Join(newLeft, newRight, joinType, Some(condition), hint)
}
}
def getFilterableTableScan(a: Expression, plan: LogicalPlan): Option[LogicalPlan] = {
val srcInfo: Option[(Expression, LogicalPlan)] = findExpressionAndTrackLineageDown(a, plan)
srcInfo.flatMap {
case (resExp, l: LogicalRelation) =>
l.relation match {
case fs: HadoopFsRelation =>
val partitionColumns = AttributeSet(
l.resolve(fs.partitionSchema, fs.sparkSession.sessionState.analyzer.resolver))
if (resExp.references.subsetOf(partitionColumns)) {
return Some(l)
} else {
None
}
case _ => None
}
case (resExp, l: HiveTableRelation) =>
if (resExp.references.subsetOf(AttributeSet(l.partitionCols))) {
return Some(l)
} else {
None
}
case (resExp, r @ DataSourceV2ScanRelation(_, scan: SupportsRuntimeV2Filtering, _, _, _)) =>
val filterAttrs = V2ExpressionUtils.resolveRefs[Attribute](scan.filterAttributes, r)

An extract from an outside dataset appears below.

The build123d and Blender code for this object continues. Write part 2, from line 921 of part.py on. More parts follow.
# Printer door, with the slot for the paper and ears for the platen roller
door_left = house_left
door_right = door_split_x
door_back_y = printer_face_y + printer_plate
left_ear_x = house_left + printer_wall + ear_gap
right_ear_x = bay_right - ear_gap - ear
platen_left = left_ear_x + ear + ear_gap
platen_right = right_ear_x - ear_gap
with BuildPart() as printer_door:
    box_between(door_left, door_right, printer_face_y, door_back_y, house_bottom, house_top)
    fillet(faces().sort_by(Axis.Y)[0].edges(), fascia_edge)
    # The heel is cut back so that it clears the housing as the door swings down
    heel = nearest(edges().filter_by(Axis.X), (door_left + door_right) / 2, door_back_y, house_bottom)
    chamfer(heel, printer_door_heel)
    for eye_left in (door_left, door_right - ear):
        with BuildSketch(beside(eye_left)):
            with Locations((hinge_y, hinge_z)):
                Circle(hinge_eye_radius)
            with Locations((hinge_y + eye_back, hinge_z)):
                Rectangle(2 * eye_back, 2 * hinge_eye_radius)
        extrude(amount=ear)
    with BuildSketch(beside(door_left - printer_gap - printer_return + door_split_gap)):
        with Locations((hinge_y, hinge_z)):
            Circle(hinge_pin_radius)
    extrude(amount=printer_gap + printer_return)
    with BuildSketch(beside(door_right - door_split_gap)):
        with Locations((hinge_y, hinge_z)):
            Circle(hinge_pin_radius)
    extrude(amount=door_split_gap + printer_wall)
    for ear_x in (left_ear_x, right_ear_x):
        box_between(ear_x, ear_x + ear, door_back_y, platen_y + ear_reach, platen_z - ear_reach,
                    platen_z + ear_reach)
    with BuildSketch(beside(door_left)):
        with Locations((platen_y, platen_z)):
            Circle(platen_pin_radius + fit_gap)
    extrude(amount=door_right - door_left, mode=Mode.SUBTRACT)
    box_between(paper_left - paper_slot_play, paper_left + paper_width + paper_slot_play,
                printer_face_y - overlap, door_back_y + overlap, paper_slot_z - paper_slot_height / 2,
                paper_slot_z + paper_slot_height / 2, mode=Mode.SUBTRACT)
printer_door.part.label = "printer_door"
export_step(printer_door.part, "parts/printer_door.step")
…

if (resExp.references.subsetOf(AttributeSet(filterAttrs))) {
Some(r)
} else {
None
}
case _ => None
}
}
Are you willing to submit PR?
- Yes. I would be willing to submit a PR with guidance from the Kyuubi community to fix.
- No. I cannot submit a PR at this time.